NPR had some sort of broadcast one time that features old recordings. One they played was of a grandmother telling her grandkids she loved them on a record made at some sort of fair. The record was made in the early part of the 20th century and if I remember right even the grandmother's grandkids had passed away when NPR featured the recording and the story on their program in the early 2000's.

Makes me wonder how our home videos will be viewed in say the 22nd century?

Brian said...

Great stuff and very interesting. Happy Holidays to you my friend!

Tom Bailey said...

These are very valuable photos to have and you fit them into your blog very well.

Cricket said...

Those are great pictures. I suppose you know I have a thing for old photographs, though I don't have a scanner. There are some in my parent's basement I'm dying to get my hands on. My folks are notoriously bad at preserving things like that. I found a bagful once sitting in an inch of water. Not good.

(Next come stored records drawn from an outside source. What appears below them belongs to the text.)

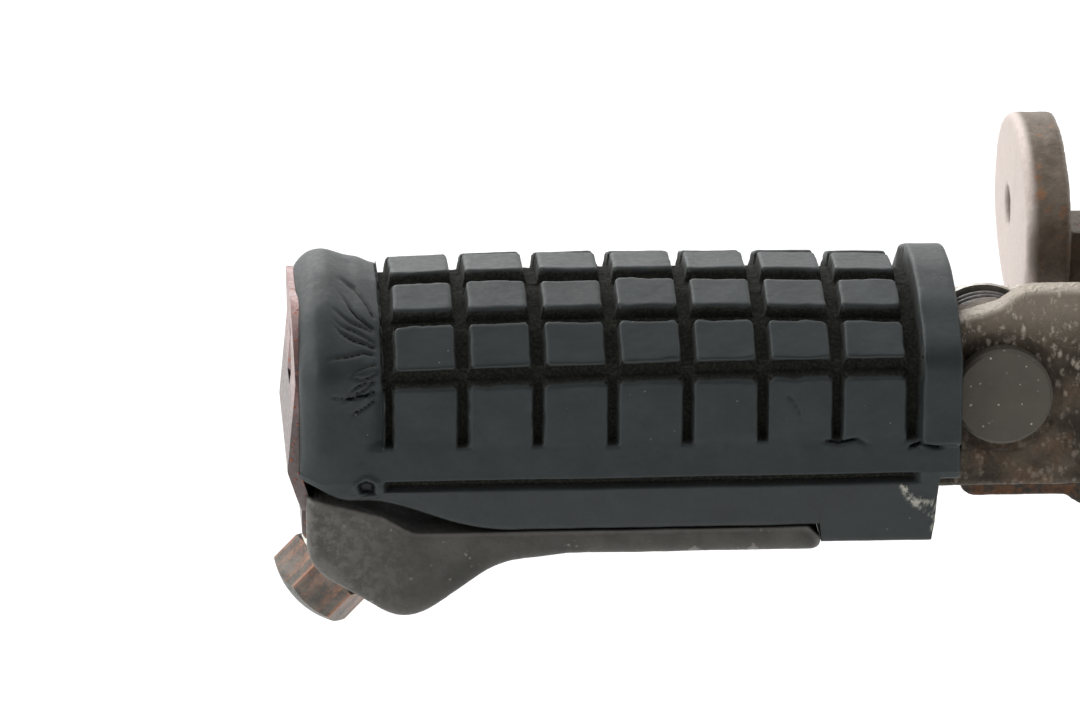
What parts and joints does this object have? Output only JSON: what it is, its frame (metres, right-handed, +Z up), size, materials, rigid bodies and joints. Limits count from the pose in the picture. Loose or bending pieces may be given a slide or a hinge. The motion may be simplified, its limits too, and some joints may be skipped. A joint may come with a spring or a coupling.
{
  "type": "foot peg",
  "caption": "Folding motorcycle foot peg: block-pattern rubber pad on a cast core, end plate, skid rail with angled feeler bolt, sprung clevis hinge on a fixed bracket.",
  "frame": {"origin": "centre of the two threaded bolt holes on the bracket's mounting face", "axes": "+Z up, +X inboard (out of the mounting face, towards the motorcycle), the peg points along -X, the hinge pin lies along Y"},
  "size_m": [0.1444, 0.0893, 0.0733],
  "materials": {
    "pad_rubber": "matt, aged, with worn block edges",
    "plate_steel": "thin plated steel with rust freckles",
    "rail_casting": "smooth cast, dulled grey",
    "fork_casting": "rough cast, brown-grey, pitted",
    "bracket_casting": "rough cast, brown and pale patches",
    "pin_steel": "dark flat head, fine scratches",
    "feeler_steel": "worn zinc with rusty edges",
    "plated_steel": "dull zinc plate",
    "spring_steel": "dark drawn wire",
    "bronze": "sintered bronze"
  },
  "bodies": {
    "bracket": {"hinge_bracket": "bracket_casting", "hinge_tongue": "bracket_casting", "lug_arm": "bracket_casting", "tongue_bush": "bronze", "near_thrust_washer": "plated_steel", "far_thrust_washer": "plated_steel", "spring_sleeve": "plated_steel", "return_spring": "spring_steel"},
    "peg": {"peg_core": "fork_casting", "clevis_pin": "pin_steel", "pin_washer": "plated_steel", "cotter_pin": "plated_steel", "rubber_pad": "pad_rubber", "end_plate": "plate_steel", "end_plate_screw": "plated_steel", "skid_rail": "rail_casting", "rail_screws": "plated_steel", "rail_screw_washers": "plated_steel", "feeler_bolt": "feeler_steel", "feeler_lock_washer": "plated_steel"}
  },
  "joints": [
    {"name": "peg_fold", "type": "hinge", "parent": "bracket", "child": "peg", "pos_m": [-0.034, 0, 0], "axis": [0, 1, 0], "range_deg": [0, 85], "stiffness_Nm_per_rad": 0.5, "springref_deg": -34.38, "deforming": ["return_spring"]}
  ]
}
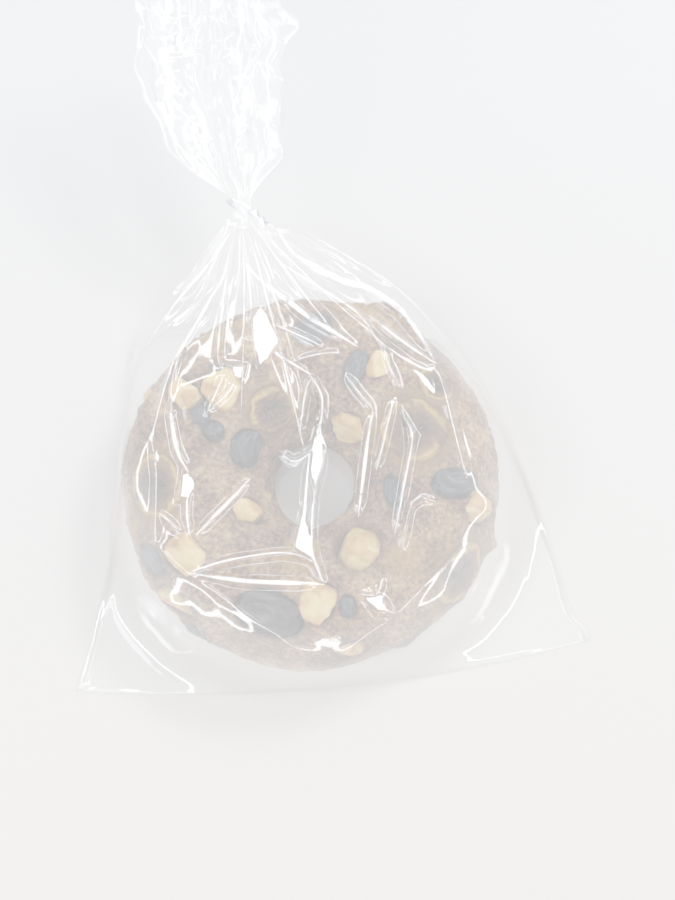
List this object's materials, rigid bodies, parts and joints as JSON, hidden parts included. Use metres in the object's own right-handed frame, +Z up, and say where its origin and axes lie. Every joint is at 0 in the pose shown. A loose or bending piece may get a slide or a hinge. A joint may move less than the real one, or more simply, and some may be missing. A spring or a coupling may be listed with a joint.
{
  "type": "honey cake",
  "caption": "Small ring-shaped honey cake with nuts, raisins, a prune and banana slices baked into its top, in a clear film bag closed with a twist tie.",
  "frame": {"origin": "under the middle of the whole thing, bag included, on the surface that it lies on", "axes": "+Z up from the surface, +Y from the bag's bottom seam towards its tied neck and mouth, +X to the right seen from above with the mouth at the back"},
  "size_m": [0.184, 0.257, 0.0888],
  "materials": {
    "dough": "baked crumb, matte",
    "nut": "toasted nut, satin",
    "raisin": "wrinkled skin, semi-gloss",
    "prune": "sticky skin, semi-gloss",
    "banana": "baked fruit, satin",
    "film": "clear crisp film, gloss",
    "tie": "metallised foil, satin"
  },
  "bodies": {
    "root": {"honey_cake": "dough", "nut_01": "nut", "nut_02": "nut", "nut_03": "nut", "nut_04": "nut", "nut_05": "nut", "nut_06": "nut", "nut_07": "nut", "nut_08": "nut", "nut_09": "nut", "nut_10": "nut", "nut_11": "nut", "nut_12": "nut", "raisin_01": "raisin", "raisin_02": "raisin", "raisin_03": "raisin", "raisin_04": "raisin", "raisin_05": "raisin", "raisin_06": "raisin", "raisin_07": "raisin", "raisin_08": "raisin", "raisin_09": "raisin", "raisin_10": "raisin", "raisin_11": "raisin", "prune_01": "prune", "banana_slice_1": "banana", "banana_slice_2": "banana", "banana_slice_3": "banana", "banana_slice_4": "banana", "banana_slice_5": "banana", "film_bag": "film", "film_end": "film", "twist_tie": "tie"}
  },
  "joints": []
}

It's interesting to see old B&Ws. Though sometimes they say more about the state of photography than about the subjects. The smiling ones are the best ones, I think.

Anyways, nice post.

secret agent woman said...

I love old family photos.

74WIXYgrad said...

It's Top Banana time and you are a lucky winner!

Busy Bee Suz said...

Cliff sent me over...
These photos are priceless. You are so lucky to have them. It was very unusual to see people smiling way back then. I think it is because no one was able to visit a dentist. Or they were just depressed all the time.
And I agree, wallpaper was invented by Satan himself.

tattytiara said...

Wow, what wonderful, wonderful photos, and going back so many generations! I would love to see a candid shot of one of my great grandparents like that.

Jocelyn said...

Gorgeous pix. I am so taken with the old-fashioned look of such photos and stare and stare, trying to pick out the essence of the solemn faces--what would each person be like, if dressed in today's clothes, with today's hair?

Moosekahl said...

Those pictures are to be treasured indeed. Beautiful!